Programming an Arduino Uno Using the Programmer¶
To check if my programmer worked, I programmed an Arduino Uno to blink using the programmer. I first plugged the programmer into the USB extension cord, and plugged the extension cord into the computer. Then I used female to female wires (we used two female to male wires to extend it) to connect the pins on the programmer to the pins on the Arduino. I had to make sure that the pins aligned with one another. Then I plugged the Arduino into the computer to give it power. This is what the setup looked like:
Then open Arduino, and open the code you want to program into the Arduino. I chose the example Blink code provided by Arduino.
After I opened the code, I went to the tools dropdown and selected “Select Programmer”. I then selected “USBTinyISP”. Then, I made sure that the selected port for the Arduino was connected to the port that was not called COM1. This time, it was COM24. I went to the Tools dropdown and selected Port, then COM24. Afterwards, I went to the File dropdown and selected Preferences. Next to the “Show verbose output during:” selection, I checked the “upload” box. This would show text upon uploading code similar to what would normally appear in the command center with avrdude.
After, instead of doing what I normally do for the Arduino (clicking compile and upload), I went to the Sketch dropdown and selected “Upload using Programmer”. The code compiled, and the Arduino was coded.
Group Project¶
This week, we also had to characterize the design rules for the PCB production process: document feeds, speeds, plunge rate, depth of cut (traces and outline) and tooling. I helped document the concept definitions, specifically of feed rate. Personally, I helped to create the G-code file using Fab Modules for the traces part of the ruler (I screen recorded the embedded video on the group link page).

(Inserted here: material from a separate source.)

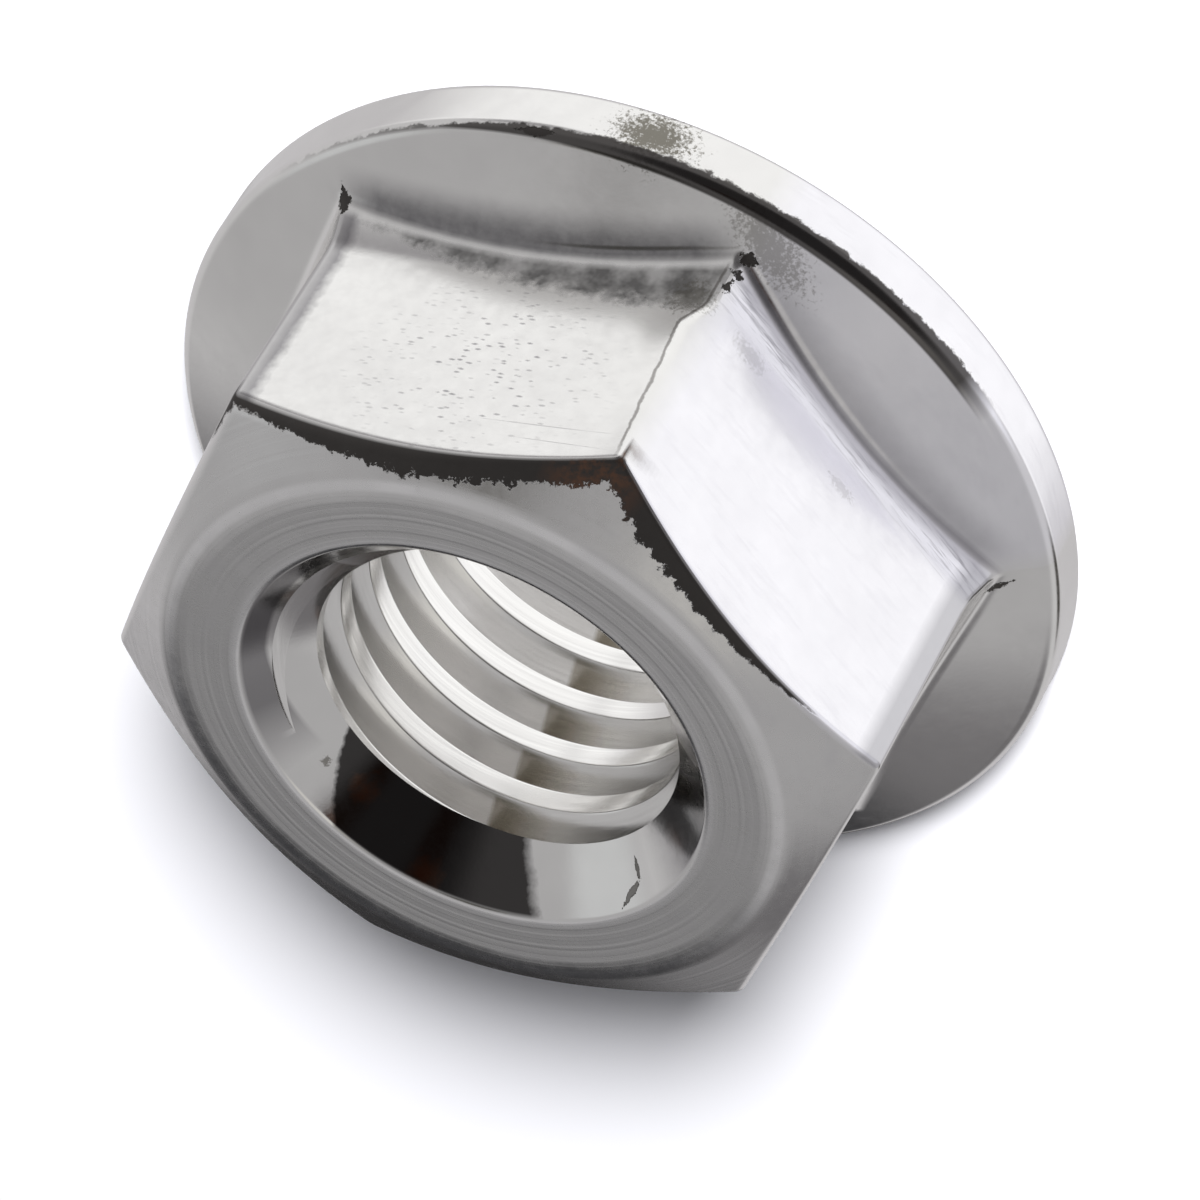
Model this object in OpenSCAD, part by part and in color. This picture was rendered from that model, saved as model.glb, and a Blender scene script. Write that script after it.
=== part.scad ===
// M8 serrated flange nut, cold formed in one piece.
// The bearing plane is z = 0, the thread axis is Z and one hexagon corner points along +X.

/* [Hexagon] */
// Width across flats
across_flats = 13; // [12:0.1:13.4]
// Overall height, from the tooth crests to the top face
nut_h = 7.8; // [6:0.1:10]
// How far each corner of the hexagon is blunted
corner_blunt = 0.085; // [0.02:0.01:0.3]
// Distance from the flats in to the flat ring of the top face
chamfer_in = 0.625; // [0.2:0.025:1]
// Slope of the chamfer cone below the top face
chamfer_angle = 30; // [15:1:40]

/* [Flange] */
// Outer diameter of the flange
flange_d = 17.3; // [17:0.1:19]
// Height of the rim's upper edge, before it is rounded
rim_h = 1.3; // [1:0.05:1.8]
// Slope of the flange's upper cone
flange_angle = 23; // [15:1:30]
// Radius of the rim's upper edge
rim_top_r = 0.22; // [0.1:0.02:0.4]
// Radius of the rim's lower edge
rim_bottom_r = 0.2; // [0.1:0.05:0.35]
// Radius of the fillet where each flat runs out into the flange
root_r = 3.2; // [2.6:0.1:5]
// Height at which that fillet leaves the flat
root_h = 3.1; // [2.7:0.1:3.6]

/* [Bearing face] */
// Width of the relief cone between the flat tooth crests and the rim
relief_w = 0.55; // [0.3:0.05:1]
// Slope of that relief cone
relief_angle = 12; // [5:1:25]
// Number of locking teeth
tooth_count = 24; // [16:1:30]
// Tooth depth at the outer end of a tooth
tooth_h = 0.36; // [0.2:0.02:0.5]
// Share of the tooth pitch that is flat crest
crest_share = 0.14; // [0.08:0.02:0.3]
// Inner diameter of the teeth
tooth_inner_d = 10.9; // [10:0.1:12]
// Distance from the outer end of the teeth to the rim
tooth_margin = 0.35; // [0.3:0.05:1]
// Depth of the plain ring inside the teeth
inner_recess = 0.16; // [0.05:0.01:0.25]

/* [Bore] */
// Thread minor diameter, the wall that the bolt's thread grips
bore_d = 6.9; // [6.6:0.05:7.2]
// Mouth diameter of the countersink in the top face
top_sink_d = 9; // [8:0.1:9.6]
// Full angle of the countersink in the top face
top_sink_angle = 90; // [60:5:120]
// Mouth diameter of the countersink in the bearing face
bottom_sink_d = 8.7; // [8:0.1:9]
// Full angle of the countersink in the bearing face
bottom_sink_angle = 90; // [60:5:120]

/* [Hidden] */
$fn = 96;
steel = [0.78, 0.77, 0.78];
overshoot = 1;

// A flat of the hexagon faces half_side away from the corner beside it.
half_side = 30;
half_flats = across_flats / 2;
corner_r = half_flats / cos(half_side) - corner_blunt;
top_ring_r = half_flats - chamfer_in;

flange_r = flange_d / 2;
crest_r = flange_r - relief_w;
bore_r = bore_d / 2;

// The root fillets are carried down to skirt_z, inside the flange.
skirt_depth = 0.2;
skirt_z = rim_h - skirt_depth;

// The relief cone meets the rim's upright side at rim_low, where the lower edge is rounded.
rim_low = relief_w * tan(relief_angle);
low_tangent = rim_bottom_r / tan(45 + relief_angle / 2);
top_tangent = rim_top_r / tan(45 + flange_angle / 2);

tooth_outer_r = flange_r - tooth_margin;
tooth_pitch = 360 / tooth_count;
ramp_angle = tooth_pitch * (1 - crest_share);

// Height of the flange's upper cone at radius r.
function cone_z(r) = rim_h + (flange_r - r) * tan(flange_angle);

// How far the root fillet of radius r stands out at height z; it is a quarter circle at most.
function flare(r, z) = r - sqrt(r * r - pow(min(root_h - z, r), 2));

module rim_edge(r, centre_z) {
    translate([flange_r - r, centre_z])
        circle(r = r);
}

module flange_section() {
    polygon([
        [0, 0],
        [crest_r, 0],
        [flange_r - low_tangent * cos(relief_angle), rim_low - low_tangent * sin(relief_angle)],
        [flange_r, rim_low + low_tangent],
        [flange_r, rim_h - top_tangent],
        [flange_r - top_tangent * cos(flange_angle), rim_h + top_tangent * sin(flange_angle)],
        [bore_r, cone_z(bore_r)],
        [0, cone_z(bore_r)]
    ]);
    rim_edge(rim_bottom_r, rim_low + low_tangent);
    rim_edge(rim_top_r, rim_h - top_tangent);
}

module flange() {
    rotate_extrude()
        flange_section();
}

// Half of the section across two flats: straight above root_h, flaring below it.
module flat_section(half_width, r) {
    reach = half_width + flare(r, skirt_z);
    difference() {
        translate([0, skirt_z])
            square([reach, nut_h - skirt_z]);
        translate([half_width, root_h])
            square([reach, nut_h]);
        translate([half_width + r, root_h])
            circle(r = r);
    }
}

// The pair of opposite flats that face along X, with their root fillets.
module flat_pair() {
    rotate([90, 0, 0])
        linear_extrude(height = 2 * flange_d, center = true)
            union() {
                flat_section(half_flats, root_r);
                mirror([1, 0])
                    flat_section(half_flats, root_r);
            }
}

// Round envelope of the hexagon: blunt corners that flare with the flats, and the chamfer cone.
// It stops short of the rim, so the flare never stands out over the flange.
module corner_envelope() {
    limit_r = flange_r - rim_top_r;
    rotate_extrude()
        intersection() {
            flat_section(corner_r, root_r * cos(half_side));
            polygon([
                [0, 0],
                [limit_r, 0],
                [limit_r, nut_h - (limit_r - top_ring_r) * tan(chamfer_angle)],
                [top_ring_r, nut_h],
                [0, nut_h]
            ]);
        }
}

module hexagon() {
    intersection() {
        corner_envelope();
        intersection_for(i = [0 : 2])
            rotate([0, 0, half_side * (2 * i + 1)])
                flat_pair();
    }
}

// Thread hole with a countersink at each end.
module bore() {
    top_depth = (top_sink_d - bore_d) / 2 / tan(top_sink_angle / 2);
    bottom_depth = (bottom_sink_d - bore_d) / 2 / tan(bottom_sink_angle / 2);
    rotate_extrude()
        polygon([
            [0, -overshoot],
            [bottom_sink_d / 2 + overshoot * tan(bottom_sink_angle / 2), -overshoot],
            [bore_r, bottom_depth],
            [bore_r, nut_h - top_depth],
            [top_sink_d / 2 + overshoot * tan(top_sink_angle / 2), nut_h + overshoot],
            [0, nut_h + overshoot]
        ]);
}

// Plain ring inside the teeth, clear of the clamped part.
module inner_ring() {
    translate([0, 0, -overshoot])
        cylinder(d = tooth_inner_d, h = overshoot + inner_recess);
}

// One tooth gap: a steep wall in the plane y = 0, then a ramp that rises to the next crest.
// Both planes pass through the origin, so the gap widens and deepens with the radius.
module tooth_gap() {
    ramp_tilt = atan(tooth_h / (tooth_outer_r * sin(ramp_angle)));
    intersection() {
        translate([0, 0, -overshoot])
            cube([flange_d, flange_d, 2 * overshoot]);
        rotate([0, 0, ramp_angle])
            rotate([-ramp_tilt, 0, 0])
                translate([0, -flange_d, -2 * overshoot])
                    cube([flange_d, 2 * flange_d, 2 * overshoot]);
    }
}

module tooth_ring() {
    rotate_extrude()
        translate([tooth_inner_d / 2, -overshoot])
            square([tooth_outer_r - tooth_inner_d / 2, 2 * overshoot]);
}

// One crest is centred on +X.
module tooth_gaps() {
    intersection() {
        tooth_ring();
        for (i = [0 : tooth_count - 1])
            rotate([0, 0, (i + crest_share / 2) * tooth_pitch])
                tooth_gap();
    }
}

module flange_nut() {
    color(steel)
        difference() {
            union() {
                flange();
                hexagon();
            }
            bore();
            inner_ring();
            tooth_gaps();
        }
}

flange_nut();
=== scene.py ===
import math

import bmesh
import bpy
from mathutils import Matrix, Vector


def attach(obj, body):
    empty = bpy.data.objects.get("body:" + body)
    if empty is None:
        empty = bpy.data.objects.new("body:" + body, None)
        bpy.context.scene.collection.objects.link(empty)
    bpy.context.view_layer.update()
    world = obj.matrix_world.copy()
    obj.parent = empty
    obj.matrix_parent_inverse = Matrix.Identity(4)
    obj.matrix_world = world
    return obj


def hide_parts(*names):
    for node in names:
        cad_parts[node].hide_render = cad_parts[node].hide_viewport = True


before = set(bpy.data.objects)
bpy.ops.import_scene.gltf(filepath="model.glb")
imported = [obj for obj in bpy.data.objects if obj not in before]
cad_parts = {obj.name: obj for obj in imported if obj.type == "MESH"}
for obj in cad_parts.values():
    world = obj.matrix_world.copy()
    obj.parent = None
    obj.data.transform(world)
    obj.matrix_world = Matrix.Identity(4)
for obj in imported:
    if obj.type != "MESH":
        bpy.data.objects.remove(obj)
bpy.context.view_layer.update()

# Nut body
# A cold-formed steel nut: a hexagon that flares out into a round flange, in one piece.
# Its section is turned once round the axis, and each vertex is then moved to where the real
# section lies at its own angle, so that flats, chamfer, root fillets and teeth come out of one skin.

# Lengths are in millimetres, up to where MM turns them to metres.
MM = 0.001
SIXTH = math.radians(60)
HALF_SIDE = SIXTH / 2

# Hexagon, with its chamfer and its flat top ring.
HALF_FLATS = 6.5
CORNER_ROUND = 0.2
NUT_HEIGHT = 7.8
TOP_RING_R = 5.875
CHAMFER = math.tan(math.radians(30))
CHAMFER_ROUND = 0.17
FACE_ROUND = 1.2

# One corner is worn soft at the chamfer, and the next one's ridge is bent aside above its root.
SOFT_CORNER = math.radians(300)
SOFT_ROUND = 0.45
SOFT_REACH = math.radians(34)
BENT_CORNER = math.radians(240)
BEND = math.radians(1.9)
BEND_REACH = math.radians(6)
BEND_TOP = 6.9
BEND_PEAK = 3.45
BEND_FOOT = 2.7

# Flange, and the fillet by which each flat runs out into it, a little bulged in its middle.
FLANGE_R = 8.65
RIM_HEIGHT = 1.3
CONE = math.tan(math.radians(23))
RIM_TOP_ROUND = 0.3
RIM_LOW_ROUND = 0.2
ROOT_R = 3.2
ROOT_HEIGHT = 2.85
ROOT_ROUND = 0.5
ROOT_BULGE = 0.11
BULGE_DROP = 1
ROOT_ROWS = (0.6, 0.8)

# Bearing face: a relief cone by the rim, ratchet teeth, and a plain ring inside them.
CREST_R = 8.1
RELIEF = math.tan(math.radians(12))
TOOTH_COUNT = 24
TOOTH_DEPTH = 0.36
TOOTH_INNER_R = 5.45
TOOTH_OUTER_R = 8.3
TOOTH_TURN = math.radians(360 / TOOTH_COUNT)
HALF_CREST = math.radians(1.05)
WALL_TURN = math.radians(0.3)
RING_RECESS = 0.16
RING_ROUND = 0.05
GAP_ROUND = 0.03
GAP_STEP = 0.06

# Countersinks of 45 degrees a side, down to a core that the tap then takes out.
MOUTH_R = 4.5
MOUTH_ROUND = 0.17
LOW_MOUTH_R = 4.35
CORE_R = 3.2

# A rounded corner has a holding point HOLD beyond each end, and takes up to EDGE_SHARE of an edge.
HOLD = 0.03
EDGE_SHARE = 0.4

# Columns crowd where the shape turns fast: (column, degrees) within one hexagon side and one tooth.
# They follow the teeth below SIDE_LOW, and turn to the hexagon's places over SIDE_SPAN above it.
COLUMNS = 576
SIDE_STATIONS = ((0, 0), (6, 1.5), (9, 2.5), (87, 57.5), (90, 58.5), (96, 60))
TOOTH_STATIONS = ((0, 0), (3, 0.95), (9, 1.45), (12, 2.4), (20, 13.2), (22, 14), (24, 15))
SIDE_LOW = 0.3
SIDE_SPAN = 0.75

# Vertices nearer than WELD are merged.
WELD = 0.001


def station(column, stations):
    """Angle of a column, in radians, in a pattern that repeats every stations[-1]."""
    count, degrees = stations[-1]
    turn, place = divmod(column, count)
    for (c0, a0), (c1, a1) in zip(stations, stations[1:]):
        if place <= c1:
            return math.radians(turn * degrees + a0 + (a1 - a0) * (place - c0) / (c1 - c0))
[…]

I also helped set up the PCB and mill for the trace section of the ruler, as well as switch out drill bits. I had to import the trace file and go through the milling process. I also helped document the majority of the process going along as teammates worked on the rest of the project. From this project, I relearned how to make G-code and how to mill smaller traces. I learned that a quick way to often get a mill to work properly, other than re-making the G-code, is to lower the z value of a design onto the PCB board.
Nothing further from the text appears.